Firepower and Hit Points. This confusing system introduced in Civ 2 got a simplification attempt in SMAC, but it wasn't enough. Firepower was gone, but Hit Points remain: as you advance through the tech tree, you get the ability to equip units with new "reactors" which determine their HP. A faction with the 20-HP reactor can utterly destroy a faction that possesses only the 10-HP reactor, since its units are guaranteed to win almost every battle and can quickly heal between battles. This was a leading factor in the decision to drastically reduce the difference in combat ability of units in different places on the tech tree in Civ 3, mostly by eliminating HP differences between units.

Pact of Brotherhood: This treaty in Alpha Centauri allows both factions to freely move units through each other's territory, including occupied squares and even cities. Civ 3 expands this diplomatic model into Mutual Protection and Right of Passage agreements, and dispenses with the confusing situation of units from multiple teams in a single square (what happens if A attacks a B city, which contains a unit of C, with whom A is not at war?)

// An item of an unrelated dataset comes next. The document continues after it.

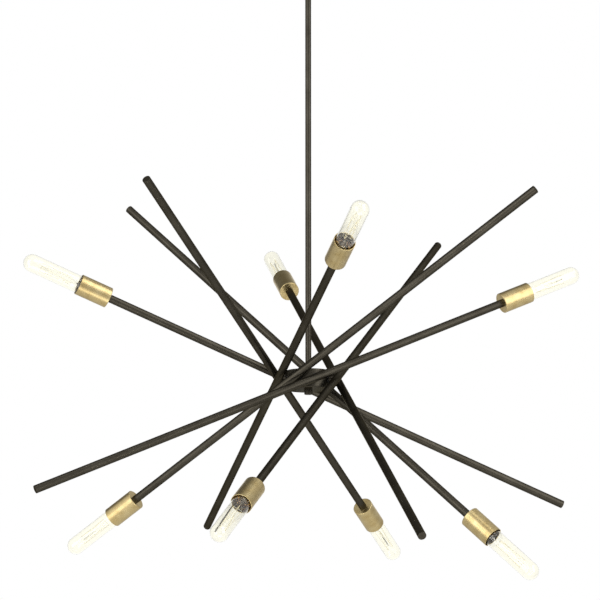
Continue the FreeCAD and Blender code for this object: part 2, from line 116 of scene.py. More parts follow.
places = {arm: arm_place(arm) for arm in ARMS}
base_low, base_high, base_radius = reach("bulb_base_1", places[1])
socket_low, socket_high, socket_radius = reach("lamp_socket_1", places[1])
glass_low, glass_tip = reach("bulb_glass_1", places[1])[:2]
cup_low, cup_mouth = reach("lamp_cup_1", places[1])[:2]
print("base %.1f to %.1f mm, glass tip %.1f mm, socket to %.1f mm, cup mouth %.1f mm"
      % (base_low, base_high, glass_tip, socket_high, cup_mouth))

# %% [markdown]
# ## Small helpers
# A colour is written the way a paint chart gives it, as sRGB hex, and shaders want linear
# light, so one function turns it over. Another adds a node with its settings and links,
# and it serves the shader trees and the Geometry Nodes trees alike. Given a node to link
# from, it takes that node's first output.

# %% Helpers for colours and nodes
def linear(hex_colour):
    """Linear RGBA of an sRGB hex colour."""
    channels = [int(hex_colour[start:start + 2], 16) / 255 for start in (1, 3, 5)]
    return [c / 12.92 if c <= 0.04045 else ((c + 0.055) / 1.055) ** 2.4 for c in channels] + [1.0]


def add(tree, kind, inputs=None, **settings):
    """Add a node: settings are its properties, inputs are values, or nodes or sockets to link."""
    node = tree.nodes.new(kind)
    for name, value in settings.items():
        setattr(node, name, value)
    for name, value in (inputs or {}).items():
        source = value.outputs[0] if isinstance(value, bpy.types.Node) else value
        if isinstance(source, bpy.types.NodeSocket):
            tree.links.new(source, node.inputs[name])
        else:
            node.inputs[name].default_value = source
    return node


def new_material(name, **sockets):
    """A material with one Principled shader; its constant values go on its own sockets."""
    material = bpy.data.materials.new(name)
    material.use_nodes = True
    shader = material.node_tree.nodes["Principled BSDF"]
    for socket, value in sockets.items():
        shader.inputs[socket.replace("_", " ")].default_value = value
    return material, material.node_tree, shader


WHITE = linear("#FFFFFF")
print("helpers ready; mid grey #808080 is %.3f in linear light" % linear("#808080")[0])

# %% [markdown]
# ## How a finish varies
# No real surface has one colour and one gloss all over. Here noise drives both between
# two values, and the noise has the size of the real marks: the long marks of a buff or a
# pad are noise that is drawn out one way. The pattern is laid in the frame of the part, so
# that the marks follow each arm wherever it points.

# %% Helpers for finishes
NOISE_LOW, NOISE_HIGH = 0.3, 0.7      # nearly all of a noise texture lies between these


def part_space(tree, place):
    """Object coordinates turned into the frame of the part that the pattern follows."""
    where = add(tree, "ShaderNodeTexCoord").outputs["Object"]
    return add(tree, "ShaderNodeMapping", {
        "Vector": where, "Location": place.to_translation(), "Rotation": place.to_euler()},
        vector_type="TEXTURE")


def marks(tree, space, across_mm, along_mm, detail, roughness):
    """Noise whose marks have one length across the part's Z and another along it."""
    stretched = add(tree, "ShaderNodeVectorMath", {
        0: space, 1: (1 / (across_mm * MM), 1 / (across_mm * MM), 1 / (along_mm * MM))},
        operation="MULTIPLY")
    return add(tree, "ShaderNodeTexNoise", {
        "Vector": stretched, "Scale": 1.0, "Detail": detail, "Roughness": roughness})


def vary(tree, shader, colour_noise, colours, gloss_noise, smoothest, roughest):
    """Let one noise drive the colour between two stops, and one the roughness."""
    colour = add(tree, "ShaderNodeValToRGB", {"Fac": colour_noise})
    for stop, (position, hex_colour) in zip(colour.color_ramp.elements, colours):
        stop.position, stop.color = position, linear(hex_colour)
    gloss = add(tree, "ShaderNodeMapRange", {
        "Value": gloss_noise, "From Min": NOISE_LOW, "From Max": NOISE_HIGH,
        "To Min": smoothest, "To Max": roughest})
    tree.links.new(colour.outputs["Color"], shader.inputs["Base Color"])
    tree.links.new(gloss.outputs["Result"], shader.inputs["Roughness"])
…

Concepts in Alpha Centauri not in Civ 3 at all: Unit Workshop, Social Engineering matrix, Economic Victory, terrain altitudes, advanced terraforming options including sea tiles, seaborne cities, the Planetary Council, Satellite production and wars, psychic warfare, probe teams (Civ 2's diplomats), planetary native life (although Civ 3 barbarians borrow a couple aspects of SMAC's Mind Worms.)

Concepts in Civ 3 not in SMAC at all: Great Leaders, Armies, Small Wonders, Luxury/Strategic Resources, Culture and Cultural Victory, Unique Units, many diplomatic options, Golden Age (SMAC has the term but it refers to Civ 3's "We Love The King Day").

Alpha Centauri is still one of the more overlooked treasures in PC gaming. Anyone who gets bored of Civ 3 would do well to check it out. It's missing many of Civ 3's innovations like culture and resources, and the AI is nowhere near up to Civ 3 standards, but it's got tremendously interesting and complex gameplay, and it's worth one trip through just for the remarkably well-done science fiction plot.